→ **Task description**: In the records below, begin at the line containing "Recreate this object" and end at the line containing "the jaw's underside."; quote every line in that span exactly, including both boundary lines, and no others.

→ **Provided material**:
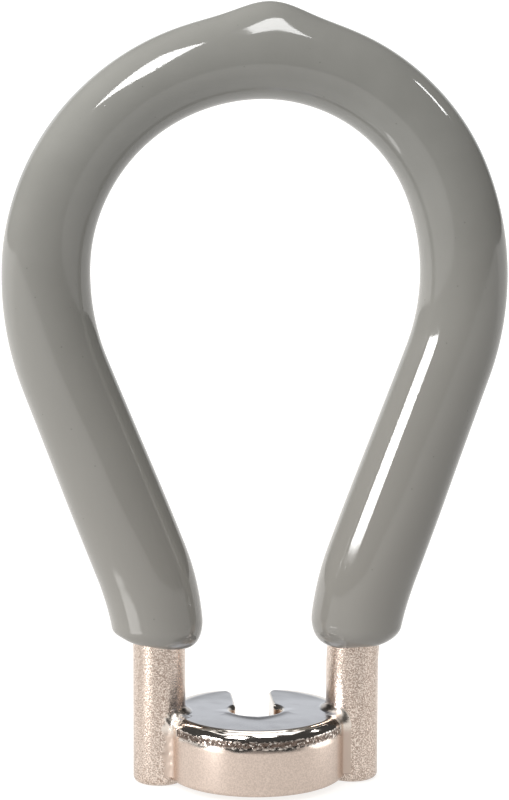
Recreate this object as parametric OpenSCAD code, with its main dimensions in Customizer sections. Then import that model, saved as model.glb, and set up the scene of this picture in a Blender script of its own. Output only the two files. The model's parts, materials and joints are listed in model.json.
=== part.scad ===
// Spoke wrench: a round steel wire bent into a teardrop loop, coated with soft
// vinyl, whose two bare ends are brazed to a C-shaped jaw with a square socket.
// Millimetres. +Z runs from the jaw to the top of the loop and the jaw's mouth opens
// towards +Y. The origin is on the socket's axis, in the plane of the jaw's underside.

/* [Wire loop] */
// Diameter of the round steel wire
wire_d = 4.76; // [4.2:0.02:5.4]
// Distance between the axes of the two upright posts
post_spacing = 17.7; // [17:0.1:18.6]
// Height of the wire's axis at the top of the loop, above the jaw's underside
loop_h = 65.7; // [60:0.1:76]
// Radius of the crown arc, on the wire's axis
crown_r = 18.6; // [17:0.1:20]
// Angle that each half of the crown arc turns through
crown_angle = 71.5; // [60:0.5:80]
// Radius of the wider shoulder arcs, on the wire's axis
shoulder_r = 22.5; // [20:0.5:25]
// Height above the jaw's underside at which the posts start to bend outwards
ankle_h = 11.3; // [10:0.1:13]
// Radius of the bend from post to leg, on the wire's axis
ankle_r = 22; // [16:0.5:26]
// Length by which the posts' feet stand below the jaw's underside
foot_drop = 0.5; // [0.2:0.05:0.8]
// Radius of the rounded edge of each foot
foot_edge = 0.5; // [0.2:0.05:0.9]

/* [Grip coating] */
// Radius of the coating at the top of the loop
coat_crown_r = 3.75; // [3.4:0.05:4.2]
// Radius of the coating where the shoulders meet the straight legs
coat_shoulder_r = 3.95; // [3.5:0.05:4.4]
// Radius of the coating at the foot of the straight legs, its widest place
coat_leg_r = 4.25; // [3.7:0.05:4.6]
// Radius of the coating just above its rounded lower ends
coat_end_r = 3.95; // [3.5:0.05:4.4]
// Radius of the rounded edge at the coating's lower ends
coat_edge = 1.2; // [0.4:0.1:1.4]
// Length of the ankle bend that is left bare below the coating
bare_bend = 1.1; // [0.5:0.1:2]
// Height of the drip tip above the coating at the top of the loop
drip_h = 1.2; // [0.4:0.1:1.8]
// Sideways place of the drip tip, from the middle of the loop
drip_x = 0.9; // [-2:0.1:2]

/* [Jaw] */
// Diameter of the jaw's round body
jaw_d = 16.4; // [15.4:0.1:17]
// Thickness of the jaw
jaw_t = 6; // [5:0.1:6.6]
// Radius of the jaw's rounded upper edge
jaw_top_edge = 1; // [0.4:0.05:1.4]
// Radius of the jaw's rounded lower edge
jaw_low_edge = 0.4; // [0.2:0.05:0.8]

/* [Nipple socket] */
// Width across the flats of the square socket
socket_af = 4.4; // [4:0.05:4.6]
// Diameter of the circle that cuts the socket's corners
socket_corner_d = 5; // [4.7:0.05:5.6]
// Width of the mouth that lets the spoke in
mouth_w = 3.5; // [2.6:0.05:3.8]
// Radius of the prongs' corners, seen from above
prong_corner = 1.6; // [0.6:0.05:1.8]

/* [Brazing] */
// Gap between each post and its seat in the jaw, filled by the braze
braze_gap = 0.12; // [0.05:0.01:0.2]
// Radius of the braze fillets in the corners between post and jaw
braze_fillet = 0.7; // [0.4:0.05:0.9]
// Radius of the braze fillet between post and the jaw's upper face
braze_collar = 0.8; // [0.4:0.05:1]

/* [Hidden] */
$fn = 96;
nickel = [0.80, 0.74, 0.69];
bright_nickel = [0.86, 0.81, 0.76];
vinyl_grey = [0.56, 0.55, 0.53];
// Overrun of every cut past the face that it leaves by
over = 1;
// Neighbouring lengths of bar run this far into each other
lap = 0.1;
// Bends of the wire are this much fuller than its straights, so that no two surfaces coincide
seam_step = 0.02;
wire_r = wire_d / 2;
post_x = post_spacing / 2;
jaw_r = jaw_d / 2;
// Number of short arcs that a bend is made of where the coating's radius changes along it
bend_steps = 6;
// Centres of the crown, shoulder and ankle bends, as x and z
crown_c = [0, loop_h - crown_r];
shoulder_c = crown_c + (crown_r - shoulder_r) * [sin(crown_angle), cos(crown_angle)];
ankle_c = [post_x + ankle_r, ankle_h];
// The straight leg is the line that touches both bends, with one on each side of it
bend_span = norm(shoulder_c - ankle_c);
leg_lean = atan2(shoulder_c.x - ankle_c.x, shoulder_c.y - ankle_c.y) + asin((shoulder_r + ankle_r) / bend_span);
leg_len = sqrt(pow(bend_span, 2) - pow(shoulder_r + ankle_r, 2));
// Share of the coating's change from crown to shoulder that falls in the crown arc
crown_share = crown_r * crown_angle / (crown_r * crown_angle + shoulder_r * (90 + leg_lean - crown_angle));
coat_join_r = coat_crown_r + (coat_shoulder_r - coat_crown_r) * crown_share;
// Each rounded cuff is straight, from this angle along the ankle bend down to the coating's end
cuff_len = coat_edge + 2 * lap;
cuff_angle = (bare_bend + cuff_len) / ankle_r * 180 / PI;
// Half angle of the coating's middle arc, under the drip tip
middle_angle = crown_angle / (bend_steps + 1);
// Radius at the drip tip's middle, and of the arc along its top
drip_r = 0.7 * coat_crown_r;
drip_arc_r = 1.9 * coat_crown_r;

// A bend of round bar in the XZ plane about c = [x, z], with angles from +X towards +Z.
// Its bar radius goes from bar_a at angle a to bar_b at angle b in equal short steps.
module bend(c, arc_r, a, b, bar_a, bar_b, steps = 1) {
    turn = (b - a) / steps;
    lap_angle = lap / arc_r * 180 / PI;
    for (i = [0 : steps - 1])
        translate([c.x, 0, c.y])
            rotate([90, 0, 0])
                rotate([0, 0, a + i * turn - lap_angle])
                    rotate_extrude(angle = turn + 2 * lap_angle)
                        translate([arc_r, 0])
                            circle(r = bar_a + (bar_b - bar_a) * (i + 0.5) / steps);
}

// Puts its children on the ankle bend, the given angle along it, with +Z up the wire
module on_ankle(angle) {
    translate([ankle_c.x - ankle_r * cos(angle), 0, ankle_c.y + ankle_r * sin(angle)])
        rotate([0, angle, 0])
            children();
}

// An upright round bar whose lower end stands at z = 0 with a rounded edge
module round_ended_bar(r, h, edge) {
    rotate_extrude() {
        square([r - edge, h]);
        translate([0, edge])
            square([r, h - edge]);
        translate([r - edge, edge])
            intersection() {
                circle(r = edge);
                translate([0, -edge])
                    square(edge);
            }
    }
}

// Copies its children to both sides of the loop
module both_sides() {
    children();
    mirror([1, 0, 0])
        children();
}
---
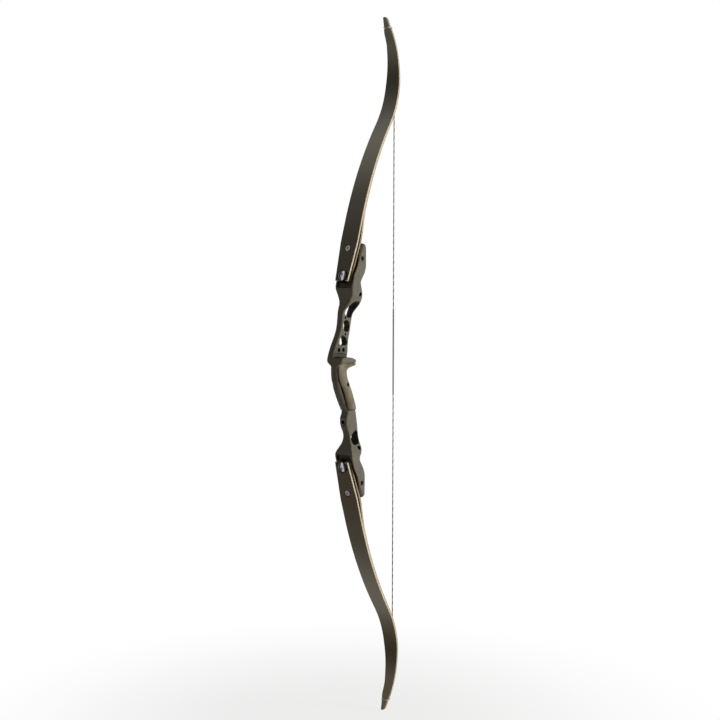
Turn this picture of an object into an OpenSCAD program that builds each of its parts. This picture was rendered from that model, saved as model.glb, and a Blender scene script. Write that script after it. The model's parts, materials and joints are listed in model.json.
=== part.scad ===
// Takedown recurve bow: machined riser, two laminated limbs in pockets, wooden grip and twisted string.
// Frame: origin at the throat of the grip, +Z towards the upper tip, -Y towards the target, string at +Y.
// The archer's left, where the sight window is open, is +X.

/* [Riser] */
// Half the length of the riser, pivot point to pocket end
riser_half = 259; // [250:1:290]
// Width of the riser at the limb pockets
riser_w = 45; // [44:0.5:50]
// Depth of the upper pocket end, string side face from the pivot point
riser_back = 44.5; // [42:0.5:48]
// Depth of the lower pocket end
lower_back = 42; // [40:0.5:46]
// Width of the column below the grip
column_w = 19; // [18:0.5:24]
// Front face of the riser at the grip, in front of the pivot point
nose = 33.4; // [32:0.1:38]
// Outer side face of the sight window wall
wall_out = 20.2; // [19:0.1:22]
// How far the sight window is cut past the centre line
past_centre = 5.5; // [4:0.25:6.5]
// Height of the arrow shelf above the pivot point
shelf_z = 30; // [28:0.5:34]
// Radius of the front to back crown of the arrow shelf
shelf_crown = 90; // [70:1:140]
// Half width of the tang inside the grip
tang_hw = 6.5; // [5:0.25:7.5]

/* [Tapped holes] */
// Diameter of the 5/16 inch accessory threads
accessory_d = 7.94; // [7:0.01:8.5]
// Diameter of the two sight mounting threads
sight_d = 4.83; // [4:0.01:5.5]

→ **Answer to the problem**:
Recreate this object as parametric OpenSCAD code, with its main dimensions in Customizer sections. Then import that model, saved as model.glb, and set up the scene of this picture in a Blender script of its own. Output only the two files. The model's parts, materials and joints are listed in model.json.
=== part.scad ===
// Spoke wrench: a round steel wire bent into a teardrop loop, coated with soft
// vinyl, whose two bare ends are brazed to a C-shaped jaw with a square socket.
// Millimetres. +Z runs from the jaw to the top of the loop and the jaw's mouth opens
// towards +Y. The origin is on the socket's axis, in the plane of the jaw's underside.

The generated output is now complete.